Archives for July 2012

Olympics: Betting on UFOs

July 26, 2012 By Seth 3 Comments

(SOS/ASAP/WTF) London – It seemed like an easy bet, with a big cash payout. London gambling houses like William Hill, offering 1,000 to 1 odds on the appearance of a UFO over the opening ceremony of the Olympic games. 

Not surprisingly, both aliens and humans alike flocked to the Internet to get a piece of this lucrative action, only to discover some unexpected fine print.

“Graham, we can’t lose!” said one anonymous better who was totally not me. “Look at the director of the opening ceremonies. Danny Boyle? Get it? What is Danny Boyle’s big new gig? ALIENS 4. Unidentified Flying Objects are practically GUARANTEED! How much money you got?”

Betters like this were later shocked and appalled to discover, however, the real wording of the bet in question. Read on!

Sure thing: 1,000 to 1 bet on UFOs at the Olympic ceremonies?

Graham was still skeptical until I pointed out that even if the director wasn’t Danny Boyle who is currently deep in alien research for his upcoming job, it has already been a record year for UFO sightings. A study released on Tuesday by UFOlogists says there have been at least three sightings every single day so far in 2012.

Okay so the majority of these UFO sightings have been mysterious lights, spheres and boomerangs, but still. Three a day!

And if that’s not enough to consider, consider this. What alien kicking around the earth, indeed on this site, could resist these odds. (Are you hearing me Dazai? Tikiria Ishiu?) Sure, security will be a little tight, but just a little fly by and click-click – it would be enough to make us all rich.

Well it took some convincing but I finally got Graham on board and called the betting house of William Hill. Who proceeded to get all technical with me. Now it seems the 1,000 to one odds are being offered for the appearance of specifically, a flying saucer during the opening ceremonies. Not a UFO. Specifically a flying saucer. Nothing less. What self-respecting alien drives a flying saucer anymore?
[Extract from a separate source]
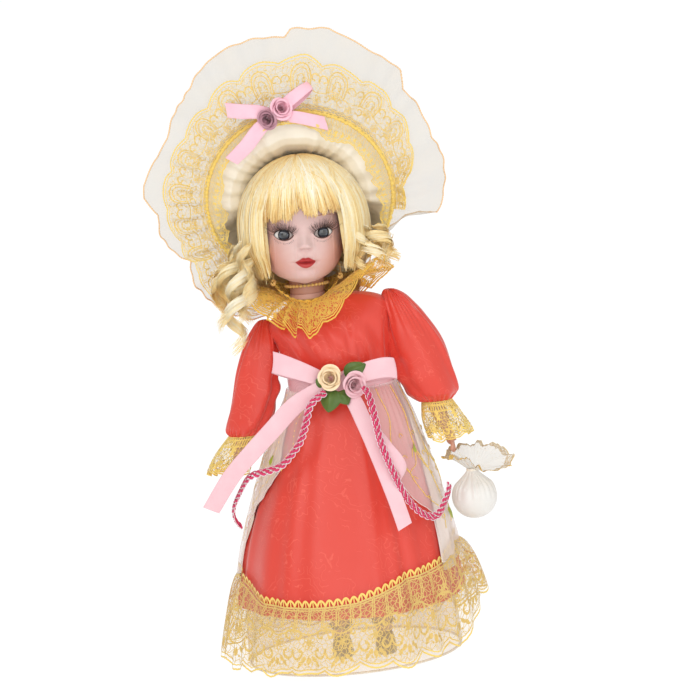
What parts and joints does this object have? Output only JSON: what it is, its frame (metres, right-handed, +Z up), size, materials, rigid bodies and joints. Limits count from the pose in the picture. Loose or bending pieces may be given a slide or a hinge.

The clerk I spoke to was unable to answer this simple question or define what exactly would constitute a flying saucer. I’ll keep trying to find out. Meanwhile, if you have or know of anyone who has, a flying saucer, I urge you to contact the site at your earliest possible convenience so we can make arrangements to save Graham’s money.

GOOD NEWS-BAD NEWS UPDATE: Several flying saucers like the one below were indeed spotted over the opening ceremonies of the Olympics! Unfortunately, it seems like the aliens inside them may be looking for a cut of the profits. Hopefully they’re looking for money and not an superior athletic chest cavity in which to procreate. Stay tuned!

Flying saucer bet pays off but will aliens take it all?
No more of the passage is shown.